Die weiteren Highlights der SLS-Entwicklungsarbeiten im diesem Jahr werden neben den besagten Testzündungen des RS-25 Arbeiten an der Hauptstufe des SLS, integrierte Tests der Avioniksysteme, Vorbereitungen auf die nächste Testzündung des 5-Segmente Feststoffboosters und das Critical Design Review der gesamten Rakete sein, eine rigorose Designprüfung.

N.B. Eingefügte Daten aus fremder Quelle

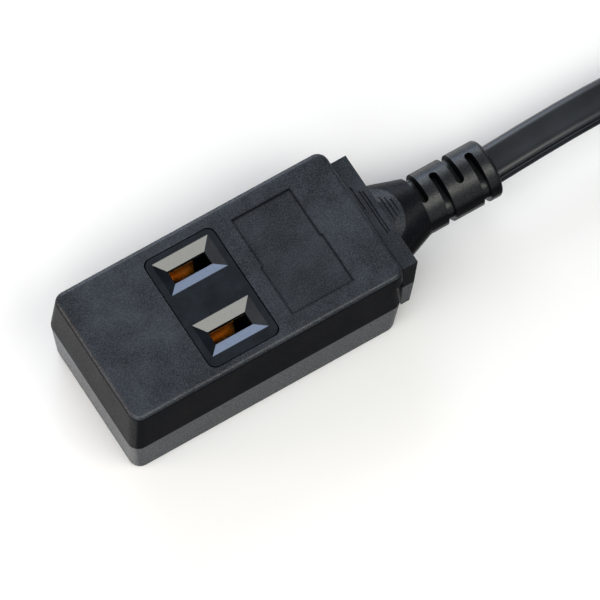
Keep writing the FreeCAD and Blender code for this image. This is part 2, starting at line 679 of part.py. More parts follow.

Das Space Launch System ist der neue Schwerlastträger der NASA. Er basiert zu großen Teilen auf dem 2011 außer Dienst gestellten Space Shuttle: So werden die Hauptstufe aus dem External Tank des Shuttles, die 5-Segmente Booster aus den SRBs und die RS-25 Triebwerke aus den SSMEs entwickelt. Es wird drei Varianten des SLS geben: Die Block I Version wird lediglich eine leicht modifizierte Version der DCSS (Delta Cyrogenic Second Stage) als Oberstufe haben. Mit ihr soll der Erstflug EM-1 erfolgen. Block IB wird über die wesentlich stärkere EUS (Exploration Upper Stage)-Oberstufe verfügen. Bei Block II handelt es sich um die stärkste Variante des SLS, seine Oberstufe wird ebenfalls die EUS sein; die Feststoffbooster werden durch verbesserte Booster ersetzt, ihr Konzept ist jedoch noch nicht festgelegt, obwohl bereits verschiedene Vorschläge zu neuen Flüssig- oder Feststoffboostern existieren. Der Erstflug des SLS ist nicht später als im November 2018 mit der Mission EM-1 (Exploration Mission 1) geplant, bei der das neue NASA-Raumschiff Orion noch unbemannt zum Mond fliegen wird. Weitere SLS-Missionen sollen bemannte Marsflüge in den 2030ern vorbereiten, jedoch hat der US-Kongress immer noch keine dieser Missionen bewilligt, obwohl er als Unterstützer des SLS gilt.